Opec had not been expected to respond aggressively to a roughly 35 per cent drop in oil prices since June. But the cartel did even less than many experts predicted, opting not even to promise to stop pumping above its current 30 million barrels per day production ceiling.

"Opec is clearly signaling that it will no longer bear the burden of market adjustment alone and this decision puts the onus on other producers, especially US tight oil to adjust as well," said Barclays.

On Friday, Dow members ExxonMobil and Chevron fell by 4.5 per cent and 5.5 per cent, respectively. Also falling were oil services companies like Halliburton (-10.9 per cent) and Nabors Industries (-12.9 per cent), as well as shale producers Continental Resources (-19.9 per cent) and EOG Resources (-7.8 per cent).

But the oil price drop had an upside, as airline stocks gained on expectations of lower fuel costs and retailers were lifted as the kickoff of the annual holiday shopping season coincided with an OPEC decision that many analysts see as a boost to consumers' disposable income.

"Lower gasoline prices are assisting in making holiday spending and confidence rather elevated. Even though consumer spending on gasoline is slightly less than three percent of disposable income, it plays a more significant role on consumer mood," said Chris Christopher, IHS Global Insight.
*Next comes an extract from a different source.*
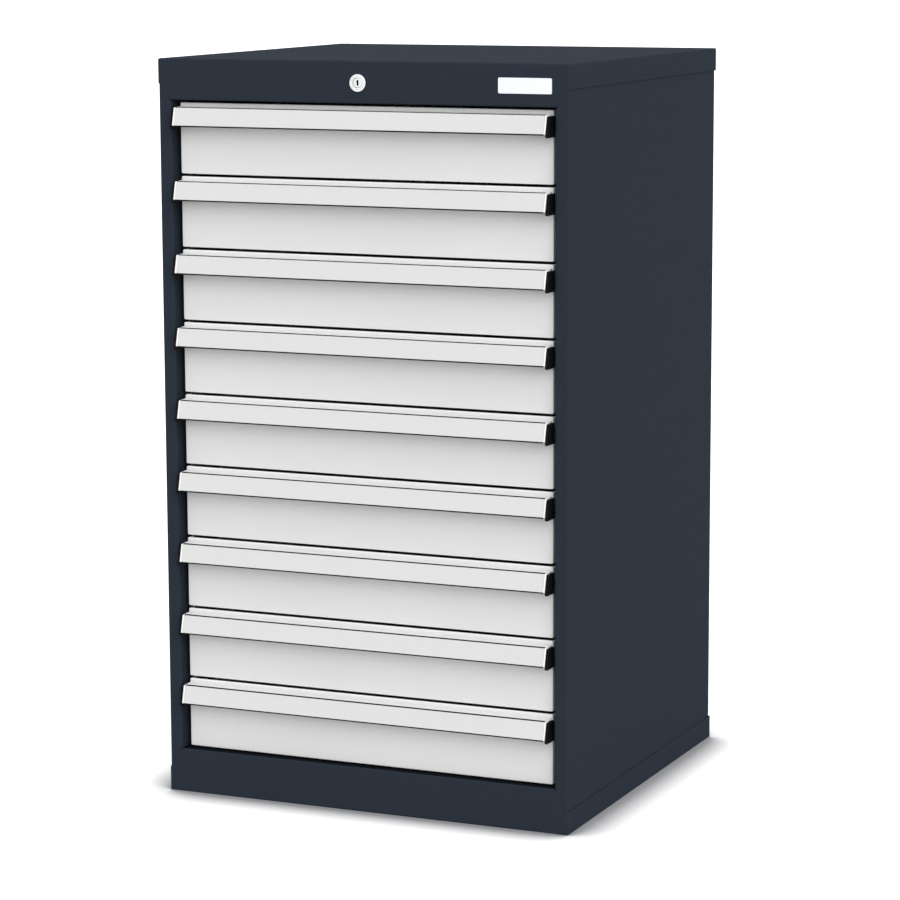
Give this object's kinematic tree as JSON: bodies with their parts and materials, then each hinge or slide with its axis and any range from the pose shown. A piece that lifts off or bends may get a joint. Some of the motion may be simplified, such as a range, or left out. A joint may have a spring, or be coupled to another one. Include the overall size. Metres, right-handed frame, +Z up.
{
  "type": "drawer cabinet",
  "caption": "Tall steel workshop drawer cabinet with equal full-width drawers, a handle ledge on each, full-extension slides and a central lock in the header.",
  "frame": {"origin": "on the floor, in the middle of the whole box in X and Y, handles included", "axes": "+Z up, the drawers open towards -Y, +X to the right of someone facing the front"},
  "size_m": [0.6, 0.59, 1.02],
  "materials": {
    "housing_paint": "satin",
    "drawer_paint": "satin",
    "handle_paint": "satin",
    "end_cap_plastic": "matte",
    "zinc_steel": "satin",
    "pale_metal": "satin",
    "lock_chrome": "polished"
  },
  "bodies": {
    "cabinet": {"base_pan": "housing_paint", "top_cover": "housing_paint", "right_side_panel": "housing_paint", "left_side_panel": "housing_paint", "back_panel": "housing_paint", "right_runner_wall": "housing_paint", "left_runner_wall": "housing_paint", "right_rail_frame": "zinc_steel", "left_rail_frame": "zinc_steel", "blank_plate": "pale_metal", "lock_barrel": "lock_chrome", "lock_nut": "zinc_steel"},
    "lock": {"lock_plug": "lock_chrome", "lock_cam": "zinc_steel"},
    "lock_bar": {"lock_bar": "zinc_steel"},
    "drawer_1": {"drawer_1_tray": "drawer_paint", "drawer_1_front": "drawer_paint", "drawer_1_handle": "handle_paint"},
    "drawer_1_slides": {"drawer_1_right_slide": "zinc_steel", "drawer_1_left_slide": "zinc_steel"},
    "drawer_2": {"drawer_2_tray": "drawer_paint", "drawer_2_front": "drawer_paint", "drawer_2_handle": "handle_paint"},
    "drawer_2_slides": {"drawer_2_right_slide": "zinc_steel", "drawer_2_left_slide": "zinc_steel"},
    "drawer_3": {"drawer_3_tray": "drawer_paint", "drawer_3_front": "drawer_paint", "drawer_3_handle": "handle_paint"},
    "drawer_3_slides": {"drawer_3_right_slide": "zinc_steel", "drawer_3_left_slide": "zinc_steel"},
    "drawer_4": {"drawer_4_tray": "drawer_paint", "drawer_4_front": "drawer_paint", "drawer_4_handle": "handle_paint"},
    "drawer_4_slides": {"drawer_4_right_slide": "zinc_steel", "drawer_4_left_slide": "zinc_steel"},
    "drawer_5": {"drawer_5_tray": "drawer_paint", "drawer_5_front": "drawer_paint", "drawer_5_handle": "handle_paint"},
    "drawer_5_slides": {"drawer_5_right_slide": "zinc_steel", "drawer_5_left_slide": "zinc_steel"},
    "drawer_6": {"drawer_6_tray": "drawer_paint", "drawer_6_front": "drawer_paint", "drawer_6_handle": "handle_paint"},
    "drawer_6_slides": {"drawer_6_right_slide": "zinc_steel", "drawer_6_left_slide": "zinc_steel"},
    "drawer_7": {"drawer_7_tray": "drawer_paint", "drawer_7_front": "drawer_paint", "drawer_7_handle": "handle_paint"},
    "drawer_7_slides": {"drawer_7_right_slide": "zinc_steel", "drawer_7_left_slide": "zinc_steel"},
    "drawer_8": {"drawer_8_tray": "drawer_paint", "drawer_8_front": "drawer_paint", "drawer_8_handle": "handle_paint"},
    "drawer_8_slides": {"drawer_8_right_slide": "zinc_steel", "drawer_8_left_slide": "zinc_steel"},
    "drawer_9": {"drawer_9_tray": "drawer_paint", "drawer_9_front": "drawer_paint", "drawer_9_handle": "handle_paint"},
    "drawer_9_slides": {"drawer_9_right_slide": "zinc_steel", "drawer_9_left_slide": "zinc_steel"}
  },
  "joints": [
    {"name": "drawer_1_pull", "type": "slide", "parent": "cabinet", "child": "drawer_1", "axis": [0, -1, 0], "range_m": [0, 0.5]},
    {"name": "drawer_1_slides_run", "type": "slide", "parent": "cabinet", "child": "drawer_1_slides", "axis": [0, -1, 0], "range_m": [0, 0.25]},
    {"name": "drawer_2_pull", "type": "slide", "parent": "cabinet", "child": "drawer_2", "axis": [0, -1, 0], "range_m": [0, 0.5]},
    {"name": "drawer_2_slides_run", "type": "slide", "parent": "cabinet", "child": "drawer_2_slides", "axis": [0, -1, 0], "range_m": [0, 0.25]},
    {"name": "drawer_3_pull", "type": "slide", "parent": "cabinet", "child": "drawer_3", "axis": [0, -1, 0], "range_m": [0, 0.5]},
    {"name": "drawer_3_slides_run", "type": "slide", "parent": "cabinet", "child": "drawer_3_slides", "axis": [0, -1, 0], "range_m": [0, 0.25]},
    {"name": "drawer_4_pull", "type": "slide", "parent": "cabinet", "child": "drawer_4", "axis": [0, -1, 0], "range_m": [0, 0.5]},
    {"name": "drawer_4_slides_run", "type": "slide", "parent": "cabinet", "child": "drawer_4_slides", "axis": [0, -1, 0], "range_m": [0, 0.25]},
    {"name": "drawer_5_pull", "type": "slide", "parent": "cabinet", "child": "drawer_5", "axis": [0, -1, 0], "range_m": [0, 0.5]},
    {"name": "drawer_5_slides_run", "type": "slide", "parent": "cabinet", "child": "drawer_5_slides", "axis": [0, -1, 0], "range_m": [0, 0.25]},
    {"name": "drawer_6_pull", "type": "slide", "parent": "cabinet", "child": "drawer_6", "axis": [0, -1, 0], "range_m": [0, 0.5]},
    {"name": "drawer_6_slides_run", "type": "slide", "parent": "cabinet", "child": "drawer_6_slides", "axis": [0, -1, 0], "range_m": [0, 0.25]},
    {"name": "drawer_7_pull", "type": "slide", "parent": "cabinet", "child": "drawer_7", "axis": [0, -1, 0], "range_m": [0, 0.5]},
    {"name": "drawer_7_slides_run", "type": "slide", "parent": "cabinet", "child": "drawer_7_slides", "axis": [0, -1, 0], "range_m": [0, 0.25]},
    {"name": "drawer_8_pull", "type": "slide", "parent": "cabinet", "child": "drawer_8", "axis": [0, -1, 0], "range_m": [0, 0.5]},
    {"name": "drawer_8_slides_run", "type": "slide", "parent": "cabinet", "child": "drawer_8_slides", "axis": [0, -1, 0], "range_m": [0, 0.25]},
    {"name": "drawer_9_pull", "type": "slide", "parent": "cabinet", "child": "drawer_9", "axis": [0, -1, 0], "range_m": [0, 0.5]},
    {"name": "drawer_9_slides_run", "type": "slide", "parent": "cabinet", "child": "drawer_9_slides", "axis": [0, -1, 0], "range_m": [0, 0.25]},
    {"name": "lock_bar_lift", "type": "slide", "parent": "cabinet", "child": "lock_bar", "axis": [0, 0, 1], "range_m": [0, 0.01414]},
    {"name": "lock_turn", "type": "hinge", "parent": "cabinet", "child": "lock", "pos_m": [0, -0.28, 0.9915], "axis": [0, -1, 0], "range_deg": [0, 90]}
  ],
  "couplings": [
    {"joint": "drawer_1_slides_run", "follows": "drawer_1_pull", "ratio": 0.5},
    {"joint": "drawer_2_slides_run", "follows": "drawer_2_pull", "ratio": 0.5},
    {"joint": "drawer_3_slides_run", "follows": "drawer_3_pull", "ratio": 0.5},
    {"joint": "drawer_4_slides_run", "follows": "drawer_4_pull", "ratio": 0.5},
    {"joint": "drawer_5_slides_run", "follows": "drawer_5_pull", "ratio": 0.5},
    {"joint": "drawer_6_slides_run", "follows": "drawer_6_pull", "ratio": 0.5},
    {"joint": "drawer_7_slides_run", "follows": "drawer_7_pull", "ratio": 0.5},
    {"joint": "drawer_8_slides_run", "follows": "drawer_8_pull", "ratio": 0.5},
    {"joint": "drawer_9_slides_run", "follows": "drawer_9_pull", "ratio": 0.5},
    {"joint": "lock_turn", "follows": "lock_bar_lift", "rad_per_m": 111.07}
  ]
}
The National Retail Federation has predicted holiday sales this year will rise to US$616.9 billion, a 4.1 per cent increase from last year's level. Holiday sales accounted for about one-fifth of the retail industry's annual sales in 2013.

Key factors behind the better outlook include a lengthier holiday shopping season compared with last year, when Thanksgiving fell late in the calendar, and better overall economic data.

In terms of last week's economic reports, the biggest positive surprise was the Commerce Department's second estimate of US economic growth in the third quarter, which was revised to an annual rate of 3.9 per cent from 3.5 per cent. Analysts had expected a downward revision to the initial estimate.

Other reports were mixed. Data for October showed a slight increase in US consumer spending, a dip in consumer confidence, a rise in durable goods orders and a modest increase in new-home sales.

The reports, while somewhat disappointing, "weren't terrible," said Michael James, managing director of equity trading at Wedbush Securities.

"Nothing about the data was enough to alter the view that the US economy remains the strongest economy in the world and that US equities remain the best option among worldwide equity markets," he said.